Researchers at Lehigh University in the United States have made a groundbreaking discovery that could significantly enhance the efficiency of future solar panels.
The team at Lehigh University has developed a novel material capable of achieving an absorption efficiency rate of 190 percent of the theoretical efficiency limit for conventional silicon-based solar cells.
“This breakthrough represents a remarkable advancement in our quest for sustainable energy solutions, showcasing innovative approaches that hold the potential to redefine both the efficiency and accessibility of solar energy in the near term,” commented Chinedu Ekuma, a professor of physics at Lehigh University.
Tests conducted on the material have revealed its exceptional performance, particularly in absorbing infrared light and the visible regions of the electromagnetic spectrum.

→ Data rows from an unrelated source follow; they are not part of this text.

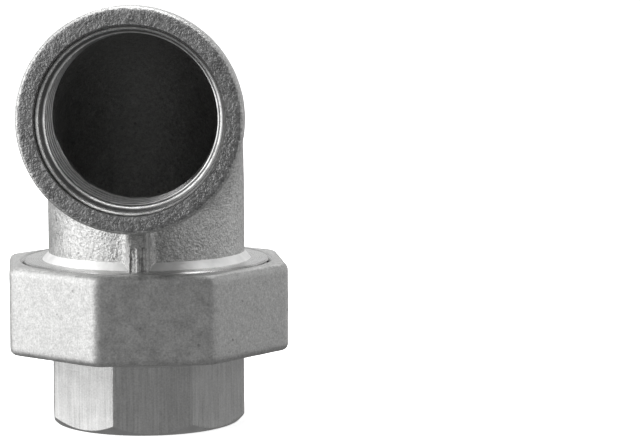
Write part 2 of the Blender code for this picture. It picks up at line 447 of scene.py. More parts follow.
def threaded_plug_tree():
    """A closed plug with a right-hand thread round it, from a grid of columns and helix rows.

    Every thread starts its first turn at height zero, so the two halves of the union are in mesh.
    """
    name = "Threaded plug"
    if name in bpy.data.node_groups:
        return bpy.data.node_groups[name]
    tree = bpy.data.node_groups.new(name, "GeometryNodeTree")
    for labels, kind in (
        (THREAD_MEASURES, "NodeSocketFloat"),
        (THREAD_COUNTS, "NodeSocketInt"),
        (("Finish",), "NodeSocketMaterial"),
    ):
        for label in labels:
            tree.interface.new_socket(label, in_out="INPUT", socket_type=kind)
    tree.interface.new_socket("Plug", in_out="OUTPUT", socket_type="NodeSocketGeometry")
    given = tree.nodes.new("NodeGroupInput").outputs
    nodes = Nodes(tree)
    do, choose, clamp = nodes.do, nodes.choose, nodes.clamp

    first = do("SUBTRACT", do("FLOOR", do("DIVIDE", given["Thread Bottom"], given["Pitch"])), 1)
    turns = do("SUBTRACT", do("DIVIDE", given["Thread Top"], given["Pitch"]), first)
    levels = do("CEIL", do("MULTIPLY", turns, given["Steps"]))
    rows = do("ADD", levels, 2 * PLUG_END_ROWS + 1)
    columns = do("ADD", given["Segments"], 1)
    grid = nodes.new("GeometryNodeMeshGrid", Vertices_X=columns, Vertices_Y=rows)

    index = nodes.new("GeometryNodeInputIndex").outputs["Index"]
    column = do("FLOOR", do("DIVIDE", do("ADD", index, 0.5), rows))
    row = do("SUBTRACT", index, do("MULTIPLY", column, rows))
    level = clamp(do("SUBTRACT", row, PLUG_END_ROWS), 0, levels)
    share = do("DIVIDE", level, given["Steps"])
    round_share = do("DIVIDE", column, given["Segments"])
    free = do("MULTIPLY", do("ADD", do("ADD", first, share), round_share), given["Pitch"])
    height = clamp(free, given["Thread Bottom"], given["Thread Top"])

    # The thread's profile: straight flanks over two thirds of the pitch, rounded at both ends.
    phase = do("FRACT", do("ADD", share, CREST_SHIFT))
    rise = do("SUBTRACT", 1, do("ABSOLUTE", do("MULTIPLY_ADD", phase, 2, -1)))
    flank = clamp(do("MULTIPLY_ADD", rise, FLANK_SLOPE, FLANK_START), 0, 1)
    eased = do("MULTIPLY", do("POWER", flank, 2), do("MULTIPLY_ADD", flank, -2, 3))
    depth = do("MULTIPLY", do("ADD", flank, eased), 0.5)
    into = do("SUBTRACT", height, given["Thread Bottom"])
    out_of = do("SUBTRACT", given["Thread Top"], height)
    cut = choose(depth, given["Minor Radius"], given["Major Radius"])
    cut = do("MULTIPLY_ADD", into, given["Taper"], cut)
    low_share = do("MAXIMUM", do("SUBTRACT", 1, do("DIVIDE", into, given["Run-out Below"])), 0)
    high_share = do("MAXIMUM", do("SUBTRACT", 1, do("DIVIDE", out_of, given["Run-out Above"])), 0)
    radius = choose(low_share, cut, given["Run-out Radius Below"])
    radius = choose(high_share, radius, given["Run-out Radius Above"])

    # The first and last two rows are the plug's ends: a plain ring and its middle.
    below = do("LESS_THAN", row, PLUG_END_ROWS - 0.5)
    above = do("GREATER_THAN", row, do("SUBTRACT", rows, PLUG_END_ROWS + 0.5))
    height = choose(below, height, given["Bottom Height"])
    height = choose(above, height, given["Top Height"])
    radius = choose(below, radius, given["Bottom Radius"])
    radius = choose(above, radius, given["Top Radius"])
    last = do("GREATER_THAN", row, do("SUBTRACT", rows, 1.5))
    middle = do("ADD", do("LESS_THAN", row, 0.5), last)
    radius = do("MULTIPLY", radius, do("SUBTRACT", 1, middle))

    turn = do("MULTIPLY", do("FRACT", round_share), math.tau)
    across = do("MULTIPLY", radius, do("COSINE", turn))
    along = do("MULTIPLY", radius, do("SINE", turn))
    place = nodes.new("ShaderNodeCombineXYZ", X=across, Y=along, Z=height).outputs["Vector"]
    # The groove depth is stored for the thread finish. That finish turns it into painted shade in
    # the grooves and a painted highlight on the crests and the run-out above.
    groove = do("MULTIPLY", depth, do("SUBTRACT", 1, high_share))
    plug = grid.outputs["Mesh"]
    for kind, inputs in (
        ("GeometryNodeSetPosition", {"Position": place}),
        ("GeometryNodeStoreNamedAttribute", {"Name": "groove", "Value": groove}),
        ("GeometryNodeMergeByDistance", {"Distance": MERGE_DISTANCE}),
        ("GeometryNodeRealizeInstances", {}),
        ("GeometryNodeSetMaterial", {"Material": given["Finish"]}),
    ):
        plug = nodes.new(kind, Geometry=plug, **inputs).outputs["Geometry"]
    nodes.new("NodeGroupOutput", Plug=plug)
    return tree


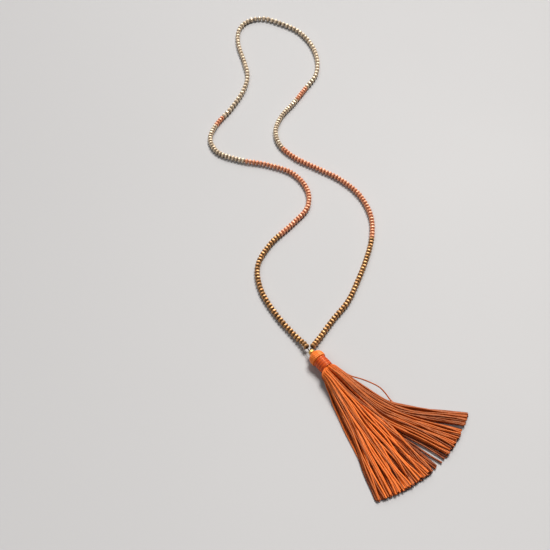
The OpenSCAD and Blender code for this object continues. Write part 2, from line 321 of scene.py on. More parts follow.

The material boasts an external quantum efficiency (EQE) of 190 percent, a critical metric for assessing solar cell efficiency. EQE measures the generation of one electron for each photon absorbed from sunlight. The material’s ability to capture more than one electron from a single photon contributes to its remarkably high EQE rate.
The key to this achievement lies in leveraging what scientists call “van der Waals gaps” – infinitesimal spaces between layered two-dimensional materials.
“Through its swift response and heightened efficiency, Cu-intercalated GeSe/SnS demonstrates immense potential as a quantum material for advanced photovoltaic applications, offering a pathway for enhancing the efficiency of solar energy conversion,” explained Professor Ekuma.
“It emerges as a promising contender for the development of next-generation, highly efficient solar cells, which will play a pivotal role in meeting global energy demands.”
Professor Ekuma and his team are now focused on transforming this experimental material into one that can be seamlessly integrated into existing renewable energy infrastructure.
The research findings were detailed in a study titled ‘Chemically tuned intermediate band states in atomically thin CuxGeSe/SnS quantum material for photovoltaic applications,’ published in the journal Science Advances on Wednesday.